The desire for unity is one which arises naturally among workers who have begun to appreciate that the working class have interests in common. But vague conceptions of the identity of interests of the workers is not a sufficient basis for unity. Organisations with, broadly, the same aim of improving the conditions of the workers may be, and often are, seriously divided about objects and methods. In these circumstances real unity is impossible, and where two such organisations amalgamate or associate the friction is only transferred from the outside to the inside, without any advantage to the workers. 

The Socialist Party. holds that democratic methods are the only methods by which socialism can be achieved. How could we suspend our condemnation of organisations which advocate other methods which we know will cause nothing but loss and suffering to the workers? How can we refrain from denouncing them? The fact that some organisations have working class members and claim to be aiming at improving the condition of the workers does not rule out the possibility that their programmes may be useless, their methods dangerous and their activities harmful to the workers.

The idea that the workers’ existing standard of living can be built up, so that the workers will get better and better off, and be freed from one after another of the evils resulting from capitalism is a mistaken one. This conception is wholly wrong. There is, under capitalism, no basis on which to build, and there is no means by which the workers under capitalism can be saved from the evils of capitalism. The workers cannot be protected from unemployment, or from the catastrophic effects of capitalist crises, except by abolishing capitalism. Since the Labour Party began its work, there is not one major problem solved or on the way to solution. The workers are still poor and miserably housed, while the number unemployed or directly threatened with unemployment is larger than ever. Neither the housing crisis nor the “low-wage” problem has been solved. The danger of war has not been removed or lessened. Where, then, are the achievements? No such choice exists. For the workers now, as in 1900, the only chance is between the capitalism that is and the socialism that might be.
We do not condemn palliatives because they retard progress towards a socialist society but because the arguments put forward in support of them retard that progress. There is the further point that most “palliatives” do not ameliorate conditions and the consequent disappointment of the workers makes for apathy and thus further retards socialism.

We always support the efforts of the workers to resist the encroachments of the employers and to improve their conditions under capitalism to the limited extent possible. What we add is that no efforts on the industrial field can ever go beyond the narrow limits set by capitalism. To go beyond that and achieve socialism there must be an organised socialist majority in control of the machinery of the State.

We reject the sectional demands of workers control  because we are socialists, not syndicalists. We work for ownership and control by the whole community. Nor are we insurrectionists. No uprising by a minority against the stupendous forces of the State could in any circumstances achieve socialism. It could only serve to set back still further the progress to Socialism.

The question at issue between the Socialist Party and the Labour Party is not whether socialism can come in one lump or piecemeal, but whether the Labour Party seeks socialism at all.

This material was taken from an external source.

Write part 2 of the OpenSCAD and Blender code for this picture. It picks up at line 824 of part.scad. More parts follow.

Socialism means a system of society based on common ownership of the means of production and distribution, and involves the complete abolition of buying and selling, rent, interest and profit, and the rest of the monetary institutions of capitalism. That is the only solution to the problem before us and it is a solution which most Labour Party supporters have not considered and which the rest reject. The aim of the Labour Party is a State-controlled capitalism retaining all of the things which Socialism will abolish, except that the direct control of capitalist companies would, under Labour rule, be replaced by so-called public utility corporations. Socialists are absolutely opposed to the establishment of this slightly modified form of capitalism. This disposes of our correspondent's argument that there are only “little differences" between the Socialist Party and the Labour Party. The difference is as wide and deep as that between capitalism and socialism.

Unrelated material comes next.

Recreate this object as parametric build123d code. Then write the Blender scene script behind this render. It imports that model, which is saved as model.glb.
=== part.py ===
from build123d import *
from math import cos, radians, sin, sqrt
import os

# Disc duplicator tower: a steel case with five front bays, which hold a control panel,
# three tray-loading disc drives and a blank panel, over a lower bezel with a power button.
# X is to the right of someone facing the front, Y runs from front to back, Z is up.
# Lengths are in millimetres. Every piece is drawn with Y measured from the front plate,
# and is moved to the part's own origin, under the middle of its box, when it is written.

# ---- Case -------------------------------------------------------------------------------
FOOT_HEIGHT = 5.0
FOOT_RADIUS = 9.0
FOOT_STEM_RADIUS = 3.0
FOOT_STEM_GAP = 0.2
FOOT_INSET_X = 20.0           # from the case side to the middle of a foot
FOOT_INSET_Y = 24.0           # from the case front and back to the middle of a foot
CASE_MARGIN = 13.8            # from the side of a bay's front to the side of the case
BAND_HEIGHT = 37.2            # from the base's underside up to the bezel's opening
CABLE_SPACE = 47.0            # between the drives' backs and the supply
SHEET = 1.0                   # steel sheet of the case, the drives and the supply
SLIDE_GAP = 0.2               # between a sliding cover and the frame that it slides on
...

The likelihood of socialism being advanced by a Labour Government is so remote, it verges on fantasy. There is not and cannot be such a thing as a Labour Government pledged to revolutionary socialism. The whole essence of Labourism is that it works not for socialism but by seeking social reforms. Before it will be possible to have the political machinery controlled by an organised majority pledged to revolutionary socialism, the theoretical propaganda which many on the left-wing rejects will have had to be carried to the mass of the workers. How else can they come to understand and want socialism? The Labour Party argues that the workers' conditions can be gradually improved and improved until, imperceptibly, we shall be living under socialism. If that were true there would be no need for the Socialist Party. As it is wholly untrue the Labour Party, by propagating that view, hinders our propaganda, which is of a fundamentally different kind. We say that the destruction of the basis of capitalism—the private ownership and control of the means of production and distribution—has not begun and cannot begin until after an organised socialist majority has gained control of the political machinery.

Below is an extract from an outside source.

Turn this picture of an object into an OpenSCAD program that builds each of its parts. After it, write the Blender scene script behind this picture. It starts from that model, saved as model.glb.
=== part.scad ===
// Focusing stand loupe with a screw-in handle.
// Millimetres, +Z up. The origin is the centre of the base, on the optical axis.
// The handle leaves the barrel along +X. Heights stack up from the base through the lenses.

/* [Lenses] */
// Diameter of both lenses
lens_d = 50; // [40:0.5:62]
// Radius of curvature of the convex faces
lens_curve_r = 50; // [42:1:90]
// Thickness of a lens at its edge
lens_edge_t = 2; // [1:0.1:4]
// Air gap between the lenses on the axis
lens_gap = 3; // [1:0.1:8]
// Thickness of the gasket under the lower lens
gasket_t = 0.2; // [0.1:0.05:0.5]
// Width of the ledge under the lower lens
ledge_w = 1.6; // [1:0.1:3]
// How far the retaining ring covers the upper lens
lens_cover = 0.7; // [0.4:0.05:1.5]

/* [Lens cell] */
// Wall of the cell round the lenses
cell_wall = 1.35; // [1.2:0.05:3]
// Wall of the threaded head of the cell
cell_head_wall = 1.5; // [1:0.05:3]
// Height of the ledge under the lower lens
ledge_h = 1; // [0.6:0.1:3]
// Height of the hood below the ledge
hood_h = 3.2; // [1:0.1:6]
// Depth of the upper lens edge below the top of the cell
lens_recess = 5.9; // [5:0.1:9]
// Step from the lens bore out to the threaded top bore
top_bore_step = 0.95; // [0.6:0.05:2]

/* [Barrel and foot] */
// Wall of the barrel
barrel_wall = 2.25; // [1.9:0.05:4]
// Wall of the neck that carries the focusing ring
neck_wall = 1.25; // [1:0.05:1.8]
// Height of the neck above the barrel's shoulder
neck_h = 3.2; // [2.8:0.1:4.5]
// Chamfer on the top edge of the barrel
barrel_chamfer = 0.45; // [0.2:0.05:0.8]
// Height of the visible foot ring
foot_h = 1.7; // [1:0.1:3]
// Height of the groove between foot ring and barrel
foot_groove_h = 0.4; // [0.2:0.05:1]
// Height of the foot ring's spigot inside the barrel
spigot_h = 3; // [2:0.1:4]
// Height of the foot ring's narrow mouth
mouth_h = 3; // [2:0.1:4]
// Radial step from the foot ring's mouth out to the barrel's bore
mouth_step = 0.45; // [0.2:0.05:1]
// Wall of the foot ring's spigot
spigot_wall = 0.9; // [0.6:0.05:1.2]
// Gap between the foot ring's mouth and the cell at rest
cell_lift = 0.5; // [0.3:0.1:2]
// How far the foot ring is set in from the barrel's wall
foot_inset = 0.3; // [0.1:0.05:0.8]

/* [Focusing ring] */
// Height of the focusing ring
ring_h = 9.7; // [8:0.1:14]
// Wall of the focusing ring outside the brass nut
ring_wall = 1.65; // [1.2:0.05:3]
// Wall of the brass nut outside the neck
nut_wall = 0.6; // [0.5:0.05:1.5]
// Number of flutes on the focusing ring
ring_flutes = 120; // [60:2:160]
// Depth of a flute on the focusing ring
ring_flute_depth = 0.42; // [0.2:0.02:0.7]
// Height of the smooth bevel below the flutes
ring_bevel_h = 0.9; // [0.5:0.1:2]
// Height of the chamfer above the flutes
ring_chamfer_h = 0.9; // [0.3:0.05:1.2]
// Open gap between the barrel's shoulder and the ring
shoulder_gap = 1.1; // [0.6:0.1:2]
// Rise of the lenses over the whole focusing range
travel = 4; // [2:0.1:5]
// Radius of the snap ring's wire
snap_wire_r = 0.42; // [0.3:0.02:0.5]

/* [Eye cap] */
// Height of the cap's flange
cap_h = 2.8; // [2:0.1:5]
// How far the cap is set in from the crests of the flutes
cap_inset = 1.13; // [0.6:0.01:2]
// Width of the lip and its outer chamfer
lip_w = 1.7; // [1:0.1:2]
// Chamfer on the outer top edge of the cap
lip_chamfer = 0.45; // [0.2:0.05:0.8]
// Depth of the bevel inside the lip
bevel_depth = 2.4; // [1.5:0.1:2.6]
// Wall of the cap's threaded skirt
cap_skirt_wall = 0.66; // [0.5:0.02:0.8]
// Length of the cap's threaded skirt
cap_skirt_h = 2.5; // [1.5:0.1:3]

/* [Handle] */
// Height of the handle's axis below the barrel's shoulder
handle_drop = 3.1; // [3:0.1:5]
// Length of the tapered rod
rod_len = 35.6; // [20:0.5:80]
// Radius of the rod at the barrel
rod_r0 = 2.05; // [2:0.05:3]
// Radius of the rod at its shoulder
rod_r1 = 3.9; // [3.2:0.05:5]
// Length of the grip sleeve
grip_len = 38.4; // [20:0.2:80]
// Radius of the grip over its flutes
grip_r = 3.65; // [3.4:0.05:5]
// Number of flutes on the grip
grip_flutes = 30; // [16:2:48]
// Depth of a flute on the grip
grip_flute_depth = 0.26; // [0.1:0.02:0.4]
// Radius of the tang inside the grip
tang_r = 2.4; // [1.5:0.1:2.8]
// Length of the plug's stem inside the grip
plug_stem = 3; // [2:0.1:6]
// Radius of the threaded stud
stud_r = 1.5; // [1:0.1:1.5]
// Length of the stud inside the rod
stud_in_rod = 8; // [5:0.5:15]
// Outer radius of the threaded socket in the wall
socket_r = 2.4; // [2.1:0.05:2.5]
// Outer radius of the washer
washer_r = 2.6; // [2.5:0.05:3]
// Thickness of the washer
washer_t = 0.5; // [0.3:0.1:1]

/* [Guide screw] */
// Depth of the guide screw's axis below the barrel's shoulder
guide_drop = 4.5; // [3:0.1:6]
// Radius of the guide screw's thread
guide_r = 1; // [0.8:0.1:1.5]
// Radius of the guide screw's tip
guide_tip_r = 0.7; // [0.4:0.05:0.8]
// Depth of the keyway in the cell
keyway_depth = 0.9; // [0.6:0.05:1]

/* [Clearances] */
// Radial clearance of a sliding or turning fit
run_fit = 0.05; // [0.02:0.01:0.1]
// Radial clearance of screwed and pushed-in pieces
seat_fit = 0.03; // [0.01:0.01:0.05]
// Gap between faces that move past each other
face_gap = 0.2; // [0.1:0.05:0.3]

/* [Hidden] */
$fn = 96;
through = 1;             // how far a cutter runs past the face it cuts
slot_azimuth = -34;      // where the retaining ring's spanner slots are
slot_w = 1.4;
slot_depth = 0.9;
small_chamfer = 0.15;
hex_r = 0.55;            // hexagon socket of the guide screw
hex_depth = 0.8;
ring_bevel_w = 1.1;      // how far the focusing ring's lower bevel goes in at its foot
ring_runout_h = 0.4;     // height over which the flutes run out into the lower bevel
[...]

The Socialist Party holds that there is only one problem and only one solution. The means of production and distribution must be made the common property of society. Articles must be produced simply for use, freely, by the members of society. The Labour Party does not seek this solution. On the contrary, in theory as well as in practice, it rejects it. The Labour Party does not contemplate even the possibility of the destruction of the whole mechanism of buying and selling, of profit making, of incomes from property. While the Socialist Party works only for a social system in which the necessities of life will be provided freely for all and the work of production will be organised on a co-operative basis without employers and employed, the Labour Party dismisses all that as visionary and Utopian, and builds its schemes on the continuance of the wages system, buying and selling, banking and credit operations, etc. 

The Socialist Party says that there is no solution except common ownership, with all its implications mentioned above. All the rest are indeed out of step with us. Our correspondent wants unity, but wants it by bringing us into step with the Labour Parties. The only unity worth having is unity for socialism. It can only come about when the workers who now march with the Labour Party break with them and fall into line with us.